Diane Duane
I don’t think I’ve done a review of one of Diane Duane’s books on here before, but that’s not for lack of reading them — it’s just that I’ve been reading them since significantly before I had a habit of writing book reviews, or even a blog at all. The Young Wizards series is something I’ve read and reread and reread again; I’ll pick up one of the books for a reread almost as often as I reread Tamora Pierce.
A quick bit of context, then: the Young Wizards series is set in a universe where wizardry is real, and has a very distinctive purpose: slowing down entropy. Wizardry is based on language; wizards learn a special language, the Speech, that was used by the gods to create the universe. With those abilities, they fight the good fight, acknowledging that, yes, one day entropy will win, the universe will die… but they’re not going to let that happen any earlier than it absolutely has to.
The Big Meow is the third in a spin-off trilogy of sorts, following the team of feline wizards that maintain the worldgates at Grand Central Station. As in the second book, though, they don’t spend much time on their home turf; most of the book is set in Los Angeles, and there’s some fun to be had as they try to get used to the West Coast style.

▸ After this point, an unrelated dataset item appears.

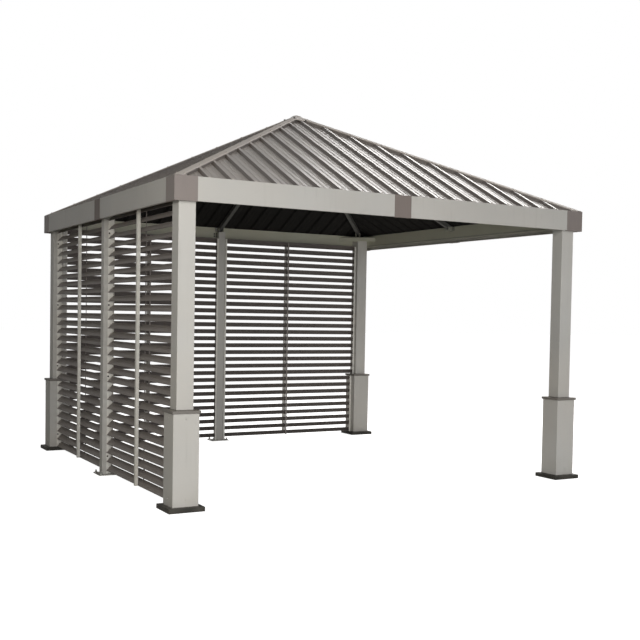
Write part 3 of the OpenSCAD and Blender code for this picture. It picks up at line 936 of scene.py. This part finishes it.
def buildPostBrackets():  # angles that tie the middle posts to their beams
    build = bmesh.new()
    bolts = bmesh.new()
    shape = bracketShape
    low, high = shape["heights"]
    postFace, back = midPostHalf + hairGap, beamFace + hairGap
    fold, front = postFace + shape["postSheet"], beamFace + shape["beamSheet"]
    for side in walledSides:
        for way in (-1, 1):
            place = onSide(side) @ sideways(way)
            bar(build, place, (postFace, back, low), (fold, beamFace + shape["postLeg"], high))
            bar(build, place, (fold, back, low), (postFace + shape["beamLeg"], front, high))
            for height in (low + shape["boltInset"], high - shape["boltInset"]):
                onBeam = (postFace + shape["beamBolt"], front, height)
                fasten(bolts, place, "smallBolt", onBeam, (0, 1, 0))
                onPost = (fold, beamFace + shape["postBolt"], height)
                fasten(bolts, place, "smallBolt", onPost, (1, 0, 0))
    finishPiece("post_brackets", build, "trimCoat", None, shape["edge"])
    finishPiece("bracket_bolts", bolts, "screwCoat")


hubShape = {
    "plateHalf": 0.094,
    "plate": ((0.002, 0.0058), (0.054, 0.0062)),  # rim's slope: in from the edge, depth
    "boss": ((0.036, 0.0110), (0.030, 0.0130), (0, 0.0135)),  # radius, depth
    "plateSheet": 0.0042,
    "bolts": 8,
    "boltRing": 0.066,
    "boltSeat": 0.0061,
}


def buildHubPlate():
    build = bmesh.new()
    bolts = bmesh.new()
    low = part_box("rafter_hub")[0].z
    wide, ring = hubShape["plateHalf"], hubShape["boltRing"]
    under = Matrix.Translation((0, 0, low)) @ Matrix.Rotation(math.pi, 4, "X")
    profile = [(0, hairGap), (wide, hairGap), (wide, hubShape["plateSheet"])]
    profile += [(wide - inset, depth) for inset, depth in hubShape["plate"]]
    turned(build, under, profile + list(hubShape["boss"]), 64)
    for i in range(hubShape["bolts"]):
        turn = 2 * math.pi * (i + 0.5) / hubShape["bolts"]
        at = (ring * math.cos(turn), ring * math.sin(turn), hubShape["boltSeat"])
        fasten(bolts, under, "bolt", at, (0, 0, 1))
    finishPiece("hub_plate", build, "rafterCoat")
    finishPiece("hub_bolts", bolts, "zincCoat")


footShape = {
    "plateTop": 0.008,
    "anchorSpread": (0.076, 0.055),
    "skirtScrews": (0.085, 0.640),  # heights
    "sealBead": 0.004,
}


def buildFeet():  # anchors on the middle posts' feet, screws and sealing beads on the skirts
    anchors = bmesh.new()
    along, through = footShape["anchorSpread"]
    for side in walledSides:
        for x in (-along, along):
            for y in (-through, through):
                at = (x, midPostHalf - postOuter + y, footShape["plateTop"])
                fasten(anchors, onSide(side), "anchor", at, (0, 0, 1))
    finishPiece("anchor_bolts", anchors, "zincCoat")
    screws = bmesh.new()
    seals = bmesh.new()
    bead = footShape["sealBead"]
    skirtHalf, postHalf = (skirtOuter - skirtInner) / 2, (postOuter - postInner) / 2
    for name in corners:
        for height in footShape["skirtScrews"]:
            fasten(screws, cornerRoom(name), "screw", (skirtOuter, postMiddle, height), (1, 0, 0))
            fasten(screws, cornerRoom(name), "screw", (postMiddle, skirtOuter, height), (0, 1, 0))
        for half, level in ((skirtHalf, baseTop), (postHalf, skirtCapTop)):
            near = half + hairGap
            ring = [(near, hairGap), (half + bead, hairGap), (half + bead * 0.4, bead * 0.5)]
            ring += [(near, bead), (near, hairGap)]
            foot = atCorner(name) @ Matrix.Translation((0, 0, level)) @ quarterTurned
            turned(seals, foot, [(r * math.sqrt(2), z) for r, z in ring], 4)
    finishPiece("skirt_screws", screws, "postCoat")
    finishPiece("skirt_seals", seals, "sealCoat")


coverRivets = {
    "row": 0.014,  # in from the fascia's face
    "corner": (0.050, 0.135),  # along the fascia from its corner
    "joint": 0.045,  # either side of a joint
}


def buildCoverRivets():
    build = bmesh.new()
    row = halfPlan - coverRivets["row"]
    for name in corners:
        for along in coverRivets["corner"]:
            for at in ((halfPlan - along, row, eaveZ), (row, halfPlan - along, eaveZ)):
                fasten(build, cornerRoom(name), "rivet", at, (0, 0, -1))
    for side in sideTurns:
        for x in (-coverRivets["joint"], coverRivets["joint"]):
            fasten(build, onSide(side), "rivet", (x, -row, eaveZ), (0, 0, -1))
    finishPiece("cover_rivets", build, "coverCoat")


buildBeamTrims()
buildPlateBolts()
buildShoeBolts()
buildPostBrackets()
buildHubPlate()
buildFeet()
buildCoverRivets()
print("frame details built")

# floor, light and backdrop

studio = {
    "skyFill": 0.07,  # strength of the white room on the object itself
    "glossFill": 0.62,  # strength of the white room in the coats' sheen
    "floorColour": (0.9, 0.9, 0.9, 1),
    "floorBounce": (0.7, 0.69, 0.65, 1),  # what the floor throws back on the object
    "floorGlow": 0.95,  # keeps the open floor white, less bright under the roof
}

# place, what it is aimed at, size in metres, watts, tint
lamps = {
    "keyLamp": ((-2.8, -8.6, 3.4), (-0.9, -1.8, 1.3), 2.4, 105, (1, 1, 1)),
    "lowLamp": ((-0.5, -9.5, 1.3), (0.3, 0.0, 1.5), 3.0, 222, (1, 1, 1)),
    "sideLamp": ((-4.6, -5.2, 2.6), (-1.8, -0.6, 1.3), 1.6, 82, (1, 0.96, 0.87)),
    "sheenLamp": ((5.8, 3.2, 6.2), (0.9, -1.2, 2.5), 5.0, 560, (1, 0.98, 0.96)),
}


def aimed(place, aim):
    turn = (Vector(aim) - Vector(place)).to_track_quat("-Z", "Y")
    return Matrix.Translation(place) @ turn.to_matrix().to_4x4()


def addLamp(name, place, aim, size, power, tint):
    data = bpy.data.lights.new(name, "AREA")
    data.shape = "SQUARE"
    data.size = size
    data.energy = power
    data.color = tint
    lamp = bpy.data.objects.new(name, data)
    lamp.matrix_world = aimed(place, aim)
    lamp.visible_camera = False
    scene.collection.objects.link(lamp)


def buildWorld():
    world = bpy.data.worlds.new("studioWhite")
    scene.world = world
    world.use_nodes = True
    tree = world.node_tree
    sky = tree.nodes["Background"]
    sky.inputs["Color"].default_value = (1, 1, 1, 1)
    seen = addNode(tree, "LightPath").outputs
    direct = calc(tree, "MAXIMUM", seen["Is Camera Ray"], seen["Is Transmission Ray"])
    sheen = calc(tree, "MULTIPLY", seen["Is Glossy Ray"], studio["glossFill"])
    strength = calc(tree, "MAXIMUM", calc(tree, "MAXIMUM", direct, sheen), studio["skyFill"])
    tree.links.new(strength, sky.inputs["Strength"])


def buildFloor():
    mesh = bpy.data.meshes.new("studioFloor")
    build = bmesh.new()
    bmesh.ops.create_grid(build, x_segments=1, y_segments=1, size=60)
    build.to_mesh(mesh)
    build.free()
    floor = bpy.data.objects.new("studioFloor", mesh)
    scene.collection.objects.link(floor)
    material = bpy.data.materials.new("paleFloor")
    material.use_nodes = True
    tree = material.node_tree
    shader = tree.nodes["Principled BSDF"]
    seen = addNode(tree, "LightPath").outputs["Is Camera Ray"]
    shown = mixColour(tree, seen, studio["floorBounce"], studio["floorColour"])
    tree.links.new(shown, shader.inputs["Base Color"])
    shader.inputs["Emission Color"].default_value = (1, 1, 1, 1)
    glow = calc(tree, "MULTIPLY", seen, studio["floorGlow"])
    tree.links.new(glow, shader.inputs["Emission Strength"])
    shader.inputs["Roughness"].default_value = 0.9
    shader.inputs["Specular IOR Level"].default_value = 0.1
    mesh.materials.append(material)


buildWorld()
buildFloor()
for name, settings in lamps.items():
    addLamp(name, *settings)
print("studio lit")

Perhaps my favorite thing about the book, though, is how well it handled a certain issue: representation. The protagonist is a cat, and Duane does an excellent job of guiding the reader through that mindspace, through the different perspective given by an interspecies difference. The part that stood out to me, though, was how this, as a side effect, made for a surprising bit of queer representation. Rhiow, the protagonist, was fixed; as a result, this book, written before the word ‘asexual’ had even begun to enter into the public sphere with ‘gay’ and ‘bisexual’ and everything else under the LGBTQ+ umbrella, has an asexual protagonist. The first two books did too, and it feels entirely natural; Rhiow just has a different perspective on certain things, and cracks a few jokes about it with her coworkers. It’s not treated as a big deal at all.
In this book, it becomes a bit more of a focus, as we get a bit of a love interest subplot. And it’s handled quite well: there’s a bit of angst about the whole “I’m fixed and that makes me broken” thing, but her friends are quick to give her a loving whack upside the head, and help her stop seeing that difference as a negative and instead as just a difference. It is, possibly, the best bit of asexual representation I’ve ever read, and it’s quite touching.
Plot-wise, I think I enjoyed this one more than either of the others in the trilogy; the first goes a bit weird in places, and the second has a very cool setting that gets a bit confusing. This, though, doesn’t get lost at all, and the storyline is fun and beautifully creepy. It’s a bit fitting that this book, the one set in and around Hollywood, feels absolutely the most cinematic of the three. I’d totally recommend giving it a read.
(And, while you’re at it, go read the rest of the series — the Young Wizards books are amazing. Pick up the New Millenium Edition box set, it’s totally worth it.)